Citizen Science

Vanderbilt helps rural Tennessee county solve cancer outbreak mystery

 

Growing worries among Grundy County, Tennessee, residents about cancer outbreaks within families, churches and neighborhoods have propelled a community partnership that draws on Vanderbilt’s strengths to develop environmental and health self-assessment tools.

“We are grateful to Vanderbilt for helping us obtain resources like water testing and GIS mapping that we could not access with only our small group of volunteers,” said Crystal Rymer, a board member of the Grundy County Cancer Research Organization. Her husband died at age 40 from colon cancer three years ago. Rymer, a lifelong resident of Grundy County, said that cancer has affected every home on the road that circles her community.

Brooke Ackerly, a Vanderbilt political scientist with a strong interest in environmental justice, is leading Vanderbilt’s cross-disciplinary efforts to help Grundy residents collect relevant data. Ackerly learned of the residents’ concerns while enjoying the county’s beautiful natural areas. “After becoming friends with community members affected by concentrations and frequencies of cancer, I reached out to my colleagues in the College of Arts and Science,” she said. “We came together as part of a Grand Challenge Initiative on global ecology and health to bring Vanderbilt expertise in support of a community-driven project.”

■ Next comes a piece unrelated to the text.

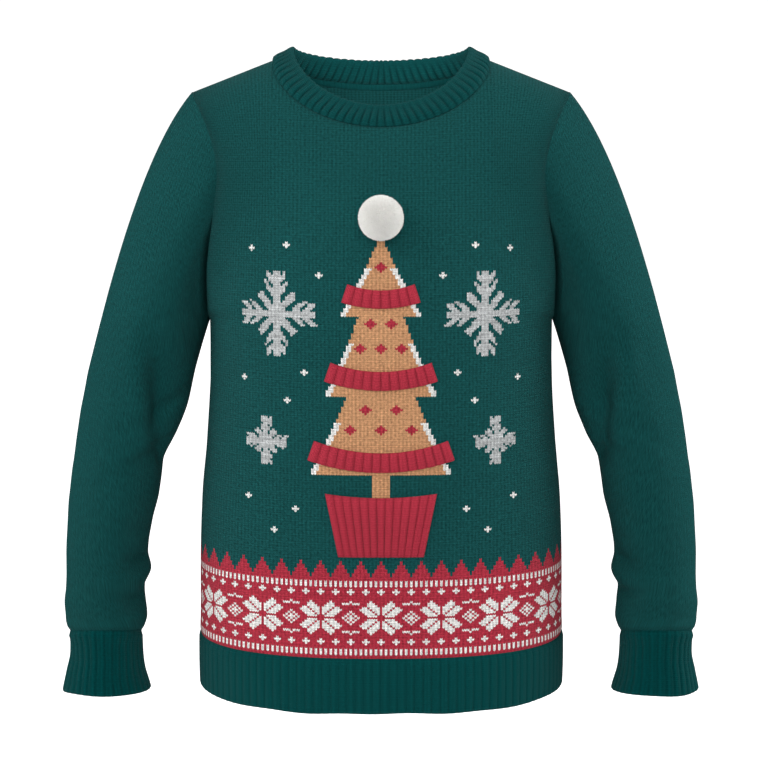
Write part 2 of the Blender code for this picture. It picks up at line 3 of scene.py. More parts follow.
import bmesh
import bpy
import numpy as np
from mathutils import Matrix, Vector


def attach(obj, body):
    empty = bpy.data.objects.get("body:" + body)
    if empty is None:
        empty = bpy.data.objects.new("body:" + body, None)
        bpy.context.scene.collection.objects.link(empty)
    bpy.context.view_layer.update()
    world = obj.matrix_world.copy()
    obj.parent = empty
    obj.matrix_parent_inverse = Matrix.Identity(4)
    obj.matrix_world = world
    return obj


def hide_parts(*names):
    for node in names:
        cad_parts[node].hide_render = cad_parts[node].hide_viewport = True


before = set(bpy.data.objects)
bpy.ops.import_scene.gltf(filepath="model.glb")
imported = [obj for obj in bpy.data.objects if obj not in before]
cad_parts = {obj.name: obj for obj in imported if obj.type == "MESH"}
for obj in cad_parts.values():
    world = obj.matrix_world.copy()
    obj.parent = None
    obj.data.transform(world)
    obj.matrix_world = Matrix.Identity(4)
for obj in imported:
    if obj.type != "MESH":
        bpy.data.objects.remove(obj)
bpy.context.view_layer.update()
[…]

Christopher Vanags, director of the Peabody Research Office in the Peabody College of education and human development, and research assistant professor of Earth and environmental sciences, along with Stevenson Professor of Chemistry John McLean and Katrina Leaptrot, PhD’18, research assistant professor of chemistry, are among Vanderbilt faculty who have traveled to Grundy County High School to teach biology and chemistry students about the science behind diagnostic tests on drinking water.

“With the Grand Challenge Initiative, we put a priority on citizen science to preserve the community leadership of projects and encourage public participation in scientific endeavor,” McLean said.

Leaptrot led a group of six Vanderbilt undergraduates who designed and put together about 200 water test kits for their formal immersion project. The study is developing ways to reach both a broad sampling across the county and an oversampling of data in suspected environmental toxicity hotspots. This provides the community with background knowledge about environmental risk factors, greater confidence in the current status of their environment and an understanding of how past conditions might affect the present.

"We came together as part of a Grand Challenge Initiative on global ecology and health to bring Vanderbilt expertise in support of a community-driven project.”

Meanwhile, Stacy Curry-Johnson, Vanderbilt librarian for geospatial data and systems, has worked with Vanderbilt undergraduates and Metro Nashville Public School 10th and 11th graders in the School for Science and Math at Vanderbilt to create a Digital Story Mapping Project that offers further insights.

“To create a story map, we take multiple data sets and ingest them into the software, creating ‘layers’ that can be used for interactive learning and preliminary analysis,” Curry-Johnson said. “For example, we can look at what direction water is flowing based on terrain data. That information can begin to inform, perhaps based on locations of mines and farms, what communities or neighborhoods would be of interest to conduct testing for water quality. A story map is not predictive, but it can guide researchers on areas where they might want to do further sampling.”

Vanags, one of the co-founders of Vanderbilt’s School for Science and Math, said that the Grundy County partnership is a prime example of how the university helps promising high school students learn how to do research and then translate those skills into a project addressing a societal problem. “Among the skills they learned is how to design a research electronic data capture survey in a way that gathers information without biasing opinions or behaviors,” Vanags said.

From the perspective of participating Vanderbilt faculty, one of the project’s most important goals is providing Grundy County residents the tools to be able to monitor resources such as the water themselves.

“If we can help the residents pinpoint some of the sources and address them, or at least rule out something,” Ackerly said, “then residents and visitors can live their lives with much more confidence in their surroundings.”